Proliferating gum disease is a condition of an overgrowth of the gums in which they begin to cover up your dog’s teeth. There are two types of proliferating gum disease that commonly affect dogs: hyperplasia and epulides.
Symptoms of both include an increase in height and thickness of gums, bleeding, halitosis, excess drooling, and decreased appetite. Proliferating gum disease must be treated to avoid gum infection. Common treatments include antibiotics, and in a lot of cases, surgery.
Proliferating gum must be treated to avoid gum infection. An inherited condition common to Boxers and Bull Terriers. It can be treated with antibiotics but often needs oral surgery to cut the gums, clean the gums (food and bacteria grow under gums and deteriorate gums and cause gum disease and tooth loss as well) treat with an antibiotic as the surgery is being done, and then, it releases the teeth (opens gums to allow teeth to protrude as they are suppose to). It does have to be preformed by a canine oral surgeon (he or she is a specialist like our dentists are) and this is why your vet is not concerned. He or she gets no compensation...
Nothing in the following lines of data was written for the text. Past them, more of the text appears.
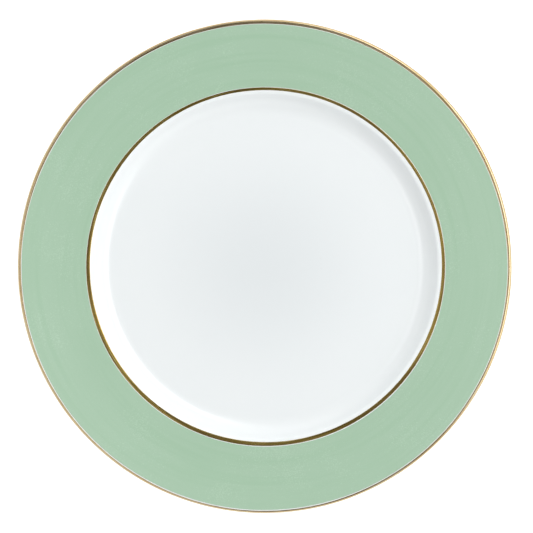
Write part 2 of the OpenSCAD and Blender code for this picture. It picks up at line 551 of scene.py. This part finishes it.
def build_skin():
    """Shader group: the slow ripple and the fine peel of a fired surface, as a normal."""
    tree, given, end = new_group(
        "fired_skin",
        "ShaderNodeTree",
        {
            "Ripple": (FLOAT, 12e-6),
            "Ripple Scale": (FLOAT, 40.0),
            "Peel": (FLOAT, 1e-6),
            "Peel Scale": (FLOAT, 700.0),
            "Pits": (FLOAT, 0.0),
            "Pit Depth": (FLOAT, 10e-6),
        },
        {"Normal": VECTOR},
    )
    place = object_place(tree)
    ripple = noise(tree, place, given["Ripple Scale"], 1.0)
    peel = noise(tree, place, given["Peel Scale"])
    height = calc(tree, "MULTIPLY", ripple, given["Ripple"])
    height = calc(tree, "MULTIPLY_ADD", peel, given["Peel"], height)
    pits = calc(tree, "MULTIPLY", given["Pits"], given["Pit Depth"])
    height = calc(tree, "SUBTRACT", height, pits)
    normal = add(tree, "ShaderNodeBump", {"Height": height, "Distance": 1.0, "Strength": 1.0})
    tree.links.new(normal, end.inputs["Normal"])
    return tree


mottle = build_mottle()
specks = build_specks()
skin = build_skin()


def bare_china():
    """Unglazed porcelain: matt, finely grained, and greyed where it has stood on shelves."""
    material, tree, shader = new_material("bare_china", {"IOR": 1.5})
    fired = grouped(
        tree,
        mottle,
        colour=bare_china_white,
        cloud_colour=bare_china_shade,
        clouds=60.0,
        grain=2600.0,
        grain_share=0.6,
    )
    dirt = grouped(tree, specks, cells=900.0, size=0.35, share=0.25)["Mask"]
    colour = tinted(tree, calc(tree, "MULTIPLY", dirt, 0.7), fired["Colour"], shelf_dirt)
    roughness = calc(tree, "MULTIPLY_ADD", fired["Mask"], 0.2, 0.5)
    pitted = grouped(
        tree, skin, ripple=4e-6, peel=8e-6, peel_scale=3200.0, pits=dirt, pit_depth=30e-6
    )
    finished(tree, shader, colour, roughness, pitted["Normal"])
    return material


body_section = [(place, 0, 0, 0) for place in places]
china = turn("porcelain", body_section, bare_china(), steps_round=300)
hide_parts("china_body")
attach(china, "root")

# ---------------------------------------------------------------------------------------------
# Face glaze. A clear feldspar glaze, dipped on, that covers the face, the lip and the underside
# down to the foot ring, where it is sponged off. Painted shade darkens the middle of the well.
# ---------------------------------------------------------------------------------------------
bare_h = 0.7 * MM
wiped_edge_sway = 0.3 * MM
wiped_edge_reach = 2.5 * MM
# Painted shade: inside this radius the glaze colour is painted darker, most at the middle.
painted_shade_r = well_r * 0.95

glaze_white = (0.858, 0.888, 0.892, 1)
glaze_cloud = (0.843, 0.877, 0.884, 1)
# Painted shade: the darker glaze colour at the middle of the well.
glaze_middle_shade = (0.755, 0.79, 0.80, 1)
iron_spot = (0.30, 0.24, 0.18, 1)


def glazed_china():
    """White porcelain under its clear gloss glaze, with a few pinholes and iron spots."""
    material, tree, shader = new_material("glazed_china", {"IOR": 1.52})
    clouds = grouped(
        tree,
        mottle,
        colour=glaze_white,
        cloud_colour=glaze_cloud,
        clouds=22.0,
        grain=900.0,
        grain_share=0.2,
    )
    radius = vector_calc(tree, "LENGTH", level_place(tree))
    # Painted shade: the glaze colour darkens smoothly from near the wall of the well to its middle.
    middle_shaded = ramp(tree, radius, painted_shade_r, 0.0, "SMOOTHSTEP")
    colour = tinted(tree, middle_shaded, clouds["Colour"], glaze_middle_shade)
    spots = grouped(tree, specks, cells=130.0, size=0.028, share=0.06)["Mask"]
    colour = tinted(tree, calc(tree, "MULTIPLY", spots, 0.8), colour, iron_spot)
    pinholes = grouped(tree, specks, cells=260.0, size=0.05, share=0.12)["Mask"]
    roughness = calc(tree, "MULTIPLY_ADD", clouds["Mask"], 0.03, 0.045)
    glassy = grouped(tree, skin, ripple=14e-6, ripple_scale=38.0, peel=0.6e-6, pits=pinholes)
    finished(tree, shader, colour, roughness, glassy["Normal"])
    return material


def reached(level, axis, after=0.0):
    """How far along the outline it next comes to a radius (axis 0) or a height (axis 1)."""
    for i, (here, there) in enumerate(zip(outline, outline[1:])):
        share = (level - here[axis]) / ((there[axis] - here[axis]) or math.inf)
        if places[i] >= after and 0 <= share <= 1:
            return places[i] + share * (places[i + 1] - places[i])


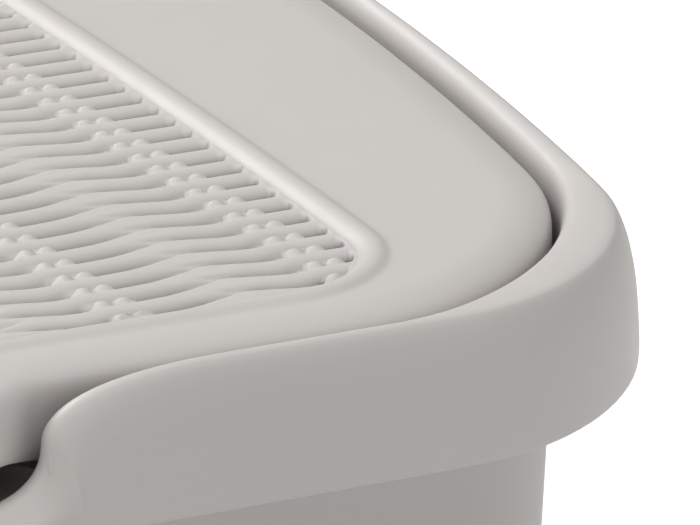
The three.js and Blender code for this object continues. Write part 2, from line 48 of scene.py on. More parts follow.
# ---- Driving sizes, in millimetres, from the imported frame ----

rim_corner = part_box("top_rim")[1]
HALF_WIDTH = rim_corner.x / MM
HALF_LENGTH = rim_corner.y / MM
CREST = rim_corner.z / MM
SIDE_BOW = 0.17  # share of the half width that is lost at the ends
CORNER_RADIUS = 52
LEAST_RADIUS = 28
RIM_HEIGHT = 23
DIP_DEPTH = 18.5
LEDGE = 374
LEDGE_THICKNESS = 2.5
WALL = 2.5
WALL_INSET = 17
WALL_TAPER = 0.06
PAN_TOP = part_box("litter_pan")[1].z / MM
LID_TOP = 389
LID_REAR = 226
LID_INSET = 12
LID_HALF_WIDTH = 195.2
LID_FRONT = -259
LID_CORNER = 57
LID_BOW = 0.186
DECK_FRONT = 233.6
PANEL_BOW = 0.09
PANEL_HALF_WIDTH = 138.2
PANEL_RADIUS = 20
PANEL_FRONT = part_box("woven_panel")[0].y / MM + 1.4
PANEL_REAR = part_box("woven_panel")[1].y / MM
WEAVE_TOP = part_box("woven_panel")[1].z / MM
LID_AXIS = (222, 380)  # y and z
HINGE_X = 100
HINGE_RADIUS = 5.5
CLIP_AXIS = (184.8, 158)  # x and z
DOOR_Y = -244
DOOR_AXIS_Z = 318

# ---- Camera, lights and floor ----

CAMERA_TURN = math.radians(-27.5)
CAMERA_RISE = math.radians(18.5)
CAMERA_DISTANCE = 1.122
CAMERA_LENS = 375
CAMERA_TARGET = Vector((0.124, -0.2358, 0.389))
ROOM_LIGHT = 0.14


def add_camera():
    back = Vector((
        math.sin(CAMERA_TURN) * math.cos(CAMERA_RISE),
        -math.cos(CAMERA_TURN) * math.cos(CAMERA_RISE),
        math.sin(CAMERA_RISE),
    ))
    data = bpy.data.cameras.new("camera")
    data.lens = CAMERA_LENS
    data.sensor_width = 36
    data.clip_start = 0.05
    data.clip_end = 60
    camera = bpy.data.objects.new("camera", data)
    camera.location = CAMERA_TARGET + back * CAMERA_DISTANCE
    camera.rotation_euler = back.to_track_quat("Z", "Y").to_euler()
    bpy.context.scene.collection.objects.link(camera)
    bpy.context.scene.camera = camera


def add_softbox(name, place, aim, size, watts):
    data = bpy.data.lights.new(name, "AREA")
    data.shape = "RECTANGLE"
    data.size, data.size_y = size
    data.energy = watts
    light = bpy.data.objects.new(name, data)
    light.location = place
    light.rotation_euler = (Vector(place) - Vector(aim)).to_track_quat("Z", "Y").to_euler()
    bpy.context.scene.collection.objects.link(light)


def add_studio():
    add_softbox("overhead_softbox", (-0.1, -0.2, 2.2), (0, 0, 0.3), (2.6, 2.6), 38)
    add_softbox("back_softbox", (-0.5, 2.0, 1.8), (0, 0, 0.35), (1.4, 0.9), 29)
    add_softbox("left_softbox", (-2.4, 0.1, 1.0), (0, 0, 0.3), (0.9, 1.2), 10)
    world = bpy.data.worlds.new("studio")
    world.use_nodes = True
    background = world.node_tree.nodes["Background"]
    background.inputs["Color"].default_value = (1, 1, 1, 1)
    background.inputs["Strength"].default_value = ROOM_LIGHT
    bpy.context.scene.world = world
    bpy.context.scene.view_settings.view_transform = "Standard"


# ---- Shader maths ----


class Value:
    """A shader socket that can be used in a sum: each operator adds the node that works it out."""

    def __init__(self, tree, socket):
        self.tree = tree
        self.socket = socket

    def maths(self, operation, *others):
        sheet = Sheet(self.tree)
        return sheet.node("ShaderNodeMath", {"operation": operation}, [self, *others])

    def __add__(self, other):
        return self.maths("ADD", other)

    def __radd__(self, other):
        return self.maths("ADD", other)

    def __sub__(self, other):
        return self.maths("SUBTRACT", other)

    def __rsub__(self, other):
        return Sheet(self.tree).node("ShaderNodeMath", {"operation": "SUBTRACT"}, [other, self])

    def __mul__(self, other):
        return self.maths("MULTIPLY", other)

    def __rmul__(self, other):
        return self.maths("MULTIPLY", other)

    def clamped(self):
        return self.maths("MAXIMUM", 0.0).maths("MINIMUM", 1.0)


class Sheet:
    """A material's node tree."""

    def __init__(self, tree):
        self.tree = tree

    def node(self, kind, settings=None, inputs=None, output=0):
        made = self.tree.nodes.new(kind)
        for key, setting in (settings or {}).items():
            if key == "stops":
                for element, (place, colour) in zip(made.color_ramp.elements, setting):
                    element.position = place
                    element.color = colour
            else:
                setattr(made, key, setting)
        pairs = enumerate(inputs) if isinstance(inputs, (list, tuple)) else (inputs or {}).items()
        for key, what in pairs:
            if isinstance(what, Value):
                self.tree.links.new(what.socket, made.inputs[key])
            elif what is not None:
                made.inputs[key].default_value = what
        return Value(self.tree, made.outputs[output])

    def place(self):
        return self.node("ShaderNodeTexCoord", output="Object")

    def noise(self, per_metre, detail=3.0, roughness=0.5, stretch=None):
        where = self.place()
        if stretch:
            where = self.node("ShaderNodeVectorMath", {"operation": "MULTIPLY"}, [where, stretch])
        inputs = {"Vector": where, "Scale": per_metre, "Detail": detail, "Roughness": roughness}
        return self.node("ShaderNodeTexNoise", None, inputs)

    def cells(self, per_metre):
        return self.node("ShaderNodeTexVoronoi", None, {"Vector": self.place(), "Scale": per_metre})

    def ramp(self, value, low, high):
        """0 below low, 1 above high."""
        inputs = {"Value": value, "From Min": low, "From Max": high}
        return self.node("ShaderNodeMapRange", None, inputs)

    def mix(self, share, first, second):
        inputs = {0: share, 6: first, 7: second}
        return self.node("ShaderNodeMix", {"data_type": "RGBA"}, inputs, output=2)

    def creases(self, reach):
        """1 deep in a crease, 0 on open surface."""
        inputs = {"Distance": reach}
        return 1 - self.node("ShaderNodeAmbientOcclusion", {"samples": 4}, inputs, output="AO")

    def bump(self, height, strength, distance, under=None):
        inputs = {"Strength": strength, "Distance": distance, "Height": height, "Normal": under}
        return self.node("ShaderNodeBump", None, inputs)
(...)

If you want him to chew correctly so he can digest food correctly, then you must have his gums fixed. It helps his entire health!
And, Gingival hyperplasia presents as an overgrowth of the gums, both in height and in thickness. An epulis generally has a smooth surface and is the same color as the gums. Your boxer may drool or avoid eating as the epulis enlarges. Interference from other teeth may cause the tumor to become irritated or bleed. Bad breath occurs with both hyperplasia and epulides. While the causes of these conditions are unknown, hyperplasia may result from inflammation at the gum line. Dr. Fraser Hale, a board-certified veterinary dental specialist, also notes an association between some drugs and gingival hyperplasia, including calcium channel blockers, derivatives of phenytoin and cyclosporines.
Read more: http://www.livestrong.com/article/article/141668-proliferating-gum-disease-boxer
Also, do not allow any oral surgeon or any vet for that matter, use Acepromazine which is most dangerous to Boxers. It is the owners responsibility to inform the vet NOT to use Acepromazine!
Here are some links and info on Fluoxetine and separation anxiety:
All I can tell you concerning separation anxiety, is to crate him or leave him how you normally do, for 10 minutes, leaving the house even if in your yard where he cannot see you, then go back inside, praise him (if he wasn't destructive) and give him a special treat (reserve this treat for this occasion only for returning home) and continue this practice every day as often as possible in order to help condition him to the separation and associate the special treat and praise with it.
Read the links I gave you and try to follow the information. I have had great success with my technique, however.
As far as him gulping down food and throwing it up, it is his high-level of anxiousness, etc.
This is what your boyfriend should do:
Fill his bowl with his food, and hold the bowl while he eats. If he begins to eat too fast, your boyfriend should raise the bowl up and away from him. Tell him "easy" or "slow" an (one word command) then when he calms and sits (sit on command) offer him the food bowl while holding it, and as long as he eats slow and chews, etc. normally, remain holding his bowl while he eats. However, if he gulps it down again, raise the bowl upward and away from him and give him the "easy" or "calm" command and tell him to sit and do it over again.
This will help him learn to eat slower and feel more secure. Soon, he will be able to eat by himself at a slow pace.
Do not put his bowl any higher than 12-16 inches. I use a raised double bowl feed for large breeds. This helps reduce air and the likelihood of a twisted stomach... it is easier on the spine and neck, and is all around healthier for a middle sized to large breed dog such as the Boxer. It is called an "elevated feeder."
You can buy one at any pet store, sometimes major chain discount stores, and online.
Here is a picture and information:
You might pay $20-25-30-40 for the high-rise feeder, but well, well worth it.